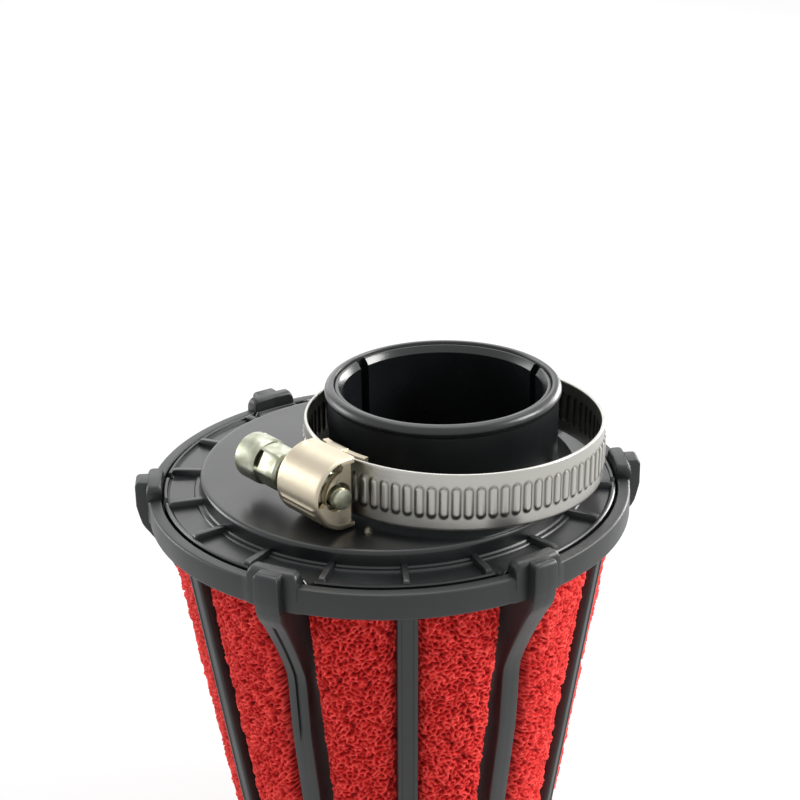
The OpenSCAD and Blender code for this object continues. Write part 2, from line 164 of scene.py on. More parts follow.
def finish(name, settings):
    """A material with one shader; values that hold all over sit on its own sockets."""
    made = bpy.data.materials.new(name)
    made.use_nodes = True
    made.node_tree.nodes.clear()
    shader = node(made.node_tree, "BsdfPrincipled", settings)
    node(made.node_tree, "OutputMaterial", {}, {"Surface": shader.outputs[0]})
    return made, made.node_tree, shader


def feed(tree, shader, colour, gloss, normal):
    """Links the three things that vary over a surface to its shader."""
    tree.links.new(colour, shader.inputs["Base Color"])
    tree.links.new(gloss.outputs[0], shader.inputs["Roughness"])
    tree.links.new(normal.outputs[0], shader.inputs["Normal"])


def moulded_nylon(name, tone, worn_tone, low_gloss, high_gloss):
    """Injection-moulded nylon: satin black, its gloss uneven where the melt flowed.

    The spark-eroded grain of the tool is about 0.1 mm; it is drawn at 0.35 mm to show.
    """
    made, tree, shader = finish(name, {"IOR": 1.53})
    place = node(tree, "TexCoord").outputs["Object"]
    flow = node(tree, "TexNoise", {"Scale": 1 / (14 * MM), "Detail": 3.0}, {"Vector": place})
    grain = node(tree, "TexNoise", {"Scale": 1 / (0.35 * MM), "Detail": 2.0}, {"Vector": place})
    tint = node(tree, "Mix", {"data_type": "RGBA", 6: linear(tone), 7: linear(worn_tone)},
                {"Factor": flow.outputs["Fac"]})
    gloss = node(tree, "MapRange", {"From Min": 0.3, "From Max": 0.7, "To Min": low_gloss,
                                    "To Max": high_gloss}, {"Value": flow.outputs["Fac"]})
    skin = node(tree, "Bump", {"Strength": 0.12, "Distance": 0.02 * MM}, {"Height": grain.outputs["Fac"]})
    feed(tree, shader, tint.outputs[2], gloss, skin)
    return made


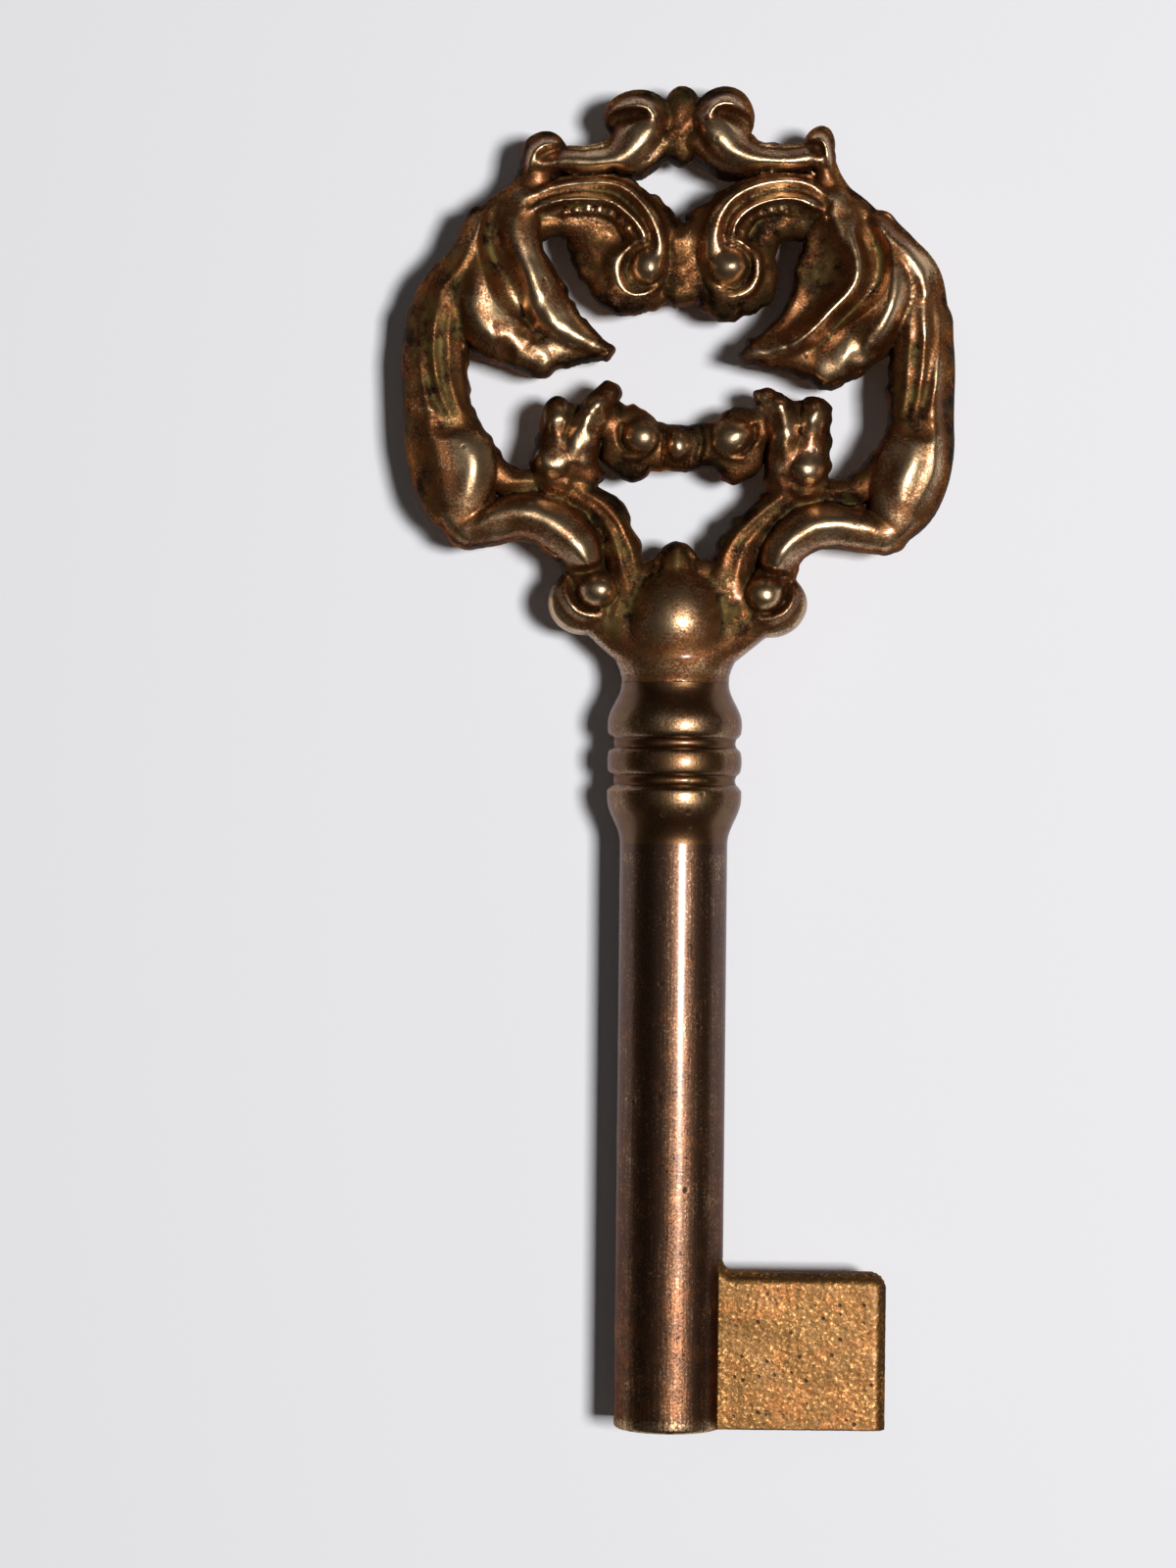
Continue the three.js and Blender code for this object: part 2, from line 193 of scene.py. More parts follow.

***

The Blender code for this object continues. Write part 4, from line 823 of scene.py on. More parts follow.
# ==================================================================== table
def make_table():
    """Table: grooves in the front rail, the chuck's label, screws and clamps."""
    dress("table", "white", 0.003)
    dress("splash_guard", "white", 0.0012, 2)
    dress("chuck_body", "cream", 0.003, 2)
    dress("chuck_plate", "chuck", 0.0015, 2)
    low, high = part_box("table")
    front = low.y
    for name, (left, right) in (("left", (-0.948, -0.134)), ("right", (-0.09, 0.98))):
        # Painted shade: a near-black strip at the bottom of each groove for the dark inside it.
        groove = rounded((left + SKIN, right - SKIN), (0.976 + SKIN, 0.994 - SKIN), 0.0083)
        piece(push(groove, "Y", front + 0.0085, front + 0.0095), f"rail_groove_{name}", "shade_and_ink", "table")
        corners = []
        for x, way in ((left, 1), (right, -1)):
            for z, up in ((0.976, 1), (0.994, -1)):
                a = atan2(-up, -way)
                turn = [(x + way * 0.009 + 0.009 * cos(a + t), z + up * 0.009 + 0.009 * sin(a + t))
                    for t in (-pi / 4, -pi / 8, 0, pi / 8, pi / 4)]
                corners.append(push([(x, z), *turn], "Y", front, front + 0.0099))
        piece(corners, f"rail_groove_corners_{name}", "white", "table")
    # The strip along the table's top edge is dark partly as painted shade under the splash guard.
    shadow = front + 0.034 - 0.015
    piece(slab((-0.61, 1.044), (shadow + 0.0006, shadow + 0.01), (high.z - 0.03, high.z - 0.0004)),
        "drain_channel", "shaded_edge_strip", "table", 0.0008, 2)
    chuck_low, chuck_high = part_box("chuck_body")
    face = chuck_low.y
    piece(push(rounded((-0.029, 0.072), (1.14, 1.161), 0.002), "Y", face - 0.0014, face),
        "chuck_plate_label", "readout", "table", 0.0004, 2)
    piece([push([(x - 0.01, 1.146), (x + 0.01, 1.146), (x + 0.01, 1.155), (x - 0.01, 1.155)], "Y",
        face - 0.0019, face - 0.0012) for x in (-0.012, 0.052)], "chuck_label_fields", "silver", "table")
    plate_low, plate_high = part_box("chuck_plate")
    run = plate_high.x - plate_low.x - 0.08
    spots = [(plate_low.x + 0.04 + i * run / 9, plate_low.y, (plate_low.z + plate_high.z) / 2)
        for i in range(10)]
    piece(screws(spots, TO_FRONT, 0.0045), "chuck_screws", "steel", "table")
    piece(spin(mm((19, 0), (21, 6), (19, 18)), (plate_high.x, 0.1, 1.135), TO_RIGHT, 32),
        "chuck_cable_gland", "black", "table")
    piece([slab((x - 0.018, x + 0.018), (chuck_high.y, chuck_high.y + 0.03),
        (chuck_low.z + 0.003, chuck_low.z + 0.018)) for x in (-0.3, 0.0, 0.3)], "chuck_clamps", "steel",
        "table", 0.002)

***

EXERCISE PROMPT:
State the number of lines in the preceding entries that include the word "scene". Provide nothing else.

OUTPUT BELOW:
3